When planning costs, IS managers must distinguish between the theoretical and used capacity of a system. Failure to account for this is one of the more frequent causes of cost overruns among users moving to new systems. It may be necessary to add additional capacity to handle peak workloads. For example, properly managed disk storage subsystems may have high levels of occupancy (85 percent and over is the norm in efficient installations). There is a close relationship between data volumes used in applications and actual disk capacity. Inactive data is more frequently dumped to tape, thus reducing disk capacity requirements and corresponding hardware costs. If a system operates less efficiently, capacity requirements, and hence costs, can be substantially higher even if workloads are the same.
Consolidation, Rationalization, and Automation
Properly applied, the principles of consolidation, rationalization, and automation almost invariably reduce IS costs. Conversely, an organization characterized by diseconomies of scale, unnecessary overlaps and duplications of IS resources, and a prevalence of manual operating procedures will experience significantly higher IS
costs than one that is efficiently managed.
For example, in many organizations, numerous applications perform more or less the same function. These applications have few users relative to their CPU and storage capacity utilization, as well as to their license fee costs. Proliferation of databases, networks, and other facilities, along with underutilized operating systems and subsystems, also unnecessarily increase IS costs.

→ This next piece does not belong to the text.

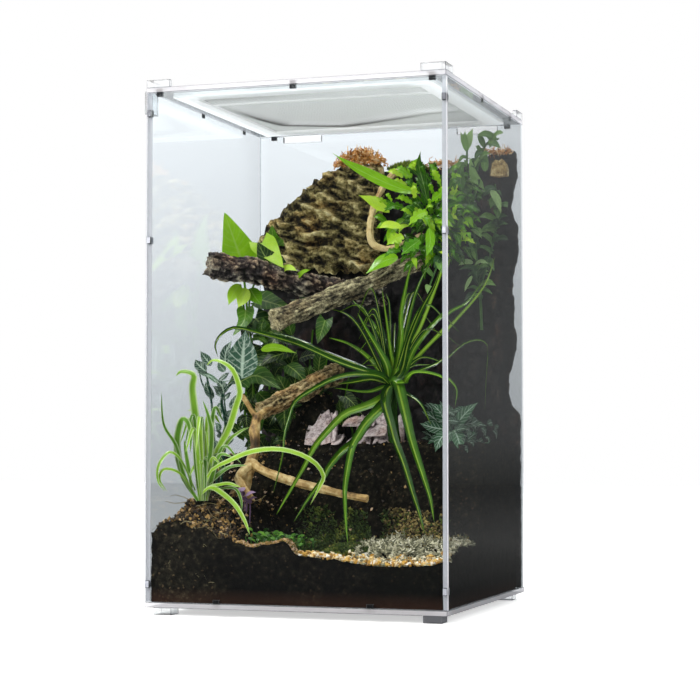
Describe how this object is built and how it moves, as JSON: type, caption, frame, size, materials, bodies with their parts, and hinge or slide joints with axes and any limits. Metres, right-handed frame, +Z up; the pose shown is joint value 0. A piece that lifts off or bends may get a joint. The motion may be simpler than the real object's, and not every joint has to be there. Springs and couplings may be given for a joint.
{
  "type": "terrarium",
  "caption": "Tall clear acrylic reptile terrarium with a lift-off vented lid, a pull-off magnetic front and a planted interior of soil, cork, driftwood and leafy plants",
  "frame": {"origin": "middle of the case's footprint, on the surface under its feet", "axes": "+X to the right seen from the front, +Y to the back, +Z up"},
  "size_m": [0.2473, 0.244, 0.418],
  "materials": {
    "clear_acrylic": "clear cast acrylic sheet, polished",
    "magnet": "black coated block magnet",
    "white_plastic": "white plastic strip, satin",
    "steel_mesh": "fine woven stainless mesh",
    "soil": "damp dark soil and coconut fibre",
    "moss": "living moss",
    "lichen": "pale curly lichen",
    "gravel": "fine mixed gravel",
    "pale_bark": "weathered pale bark",
    "dark_bark": "dark rough bark",
    "cork": "natural cork bark, deeply furrowed",
    "driftwood": "pale smooth driftwood",
    "sphagnum": "dried sphagnum moss",
    "light_leaf": "living leaf, pale stripes",
    "dark_leaf": "living leaf, dark with pale midrib",
    "bright_leaf": "living leaf, yellow-green",
    "silver_leaf": "living leaf, silver bands"
  },
  "bodies": {
    "enclosure": {"base_plate": "clear_acrylic", "rear_wall": "clear_acrylic", "left_wall": "clear_acrylic", "right_wall": "clear_acrylic", "foot_front_left": "clear_acrylic", "foot_front_right": "clear_acrylic", "foot_rear_left": "clear_acrylic", "foot_rear_right": "clear_acrylic", "wall_magnets": "magnet", "edge_magnets": "magnet", "base_magnets": "magnet", "soil_bed": "soil", "moss_mat": "moss", "lichen_patch": "lichen", "gravel_strip": "gravel", "bark_chips": "pale_bark", "backing_bark": "dark_bark", "cork_slab": "cork", "branch_upper": "dark_bark", "branch_lower": "cork", "driftwood": "driftwood", "bark_log": "cork", "root_loop": "driftwood", "sphagnum_tuft": "sphagnum", "moss_cushion": "moss", "grass_plant_left": "light_leaf", "grass_plant_centre": "dark_leaf", "arrowhead_vine": "bright_leaf", "silver_plant": "silver_leaf", "leafy_fern": "bright_leaf", "climber": "dark_leaf", "veined_plant": "silver_leaf"},
    "front_door": {"front_panel": "clear_acrylic", "panel_top_magnets": "magnet", "panel_side_magnets": "magnet", "panel_base_magnets": "magnet"},
    "lid": {"lid_plate": "clear_acrylic", "mesh_frame": "white_plastic", "vent_mesh": "steel_mesh", "cross_strip": "white_plastic", "pull_tab": "clear_acrylic", "lid_magnets": "magnet", "keeper_front_left": "clear_acrylic", "keeper_front_right": "clear_acrylic", "keeper_rear_left": "clear_acrylic", "keeper_rear_right": "clear_acrylic"}
  },
  "joints": [
    {"name": "front_pull", "type": "slide", "parent": "enclosure", "child": "front_door", "axis": [0, -1, 0], "range_m": [0, 0.06]},
    {"name": "lid_lift", "type": "slide", "parent": "enclosure", "child": "lid", "axis": [0, 0, 1], "range_m": [0, 0.06]}
  ]
}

Requirements for hardware capacity can also be inflated by software versions that contain aged and inefficiently structured code. System loading will be significantly less if these older versions are reengineered or replaced with more efficient alternatives or if system, database, and application tuning procedures are used.
Automation tools can reduce staffing levels, usually by eliminating manual tasks.
Properly used, these tools also deliver higher levels of CPU capacity utilization and disk occupancy than would be possible with more labor-intensive scheduling and tuning techniques. A 1993 study commissioned by the U.S. Department of Defense compared key cost items for more efficient best-practice data centers with industry averages. Its results, summarized in Exhibit 3, are consistent with the findings of similar benchmarking studies worldwide.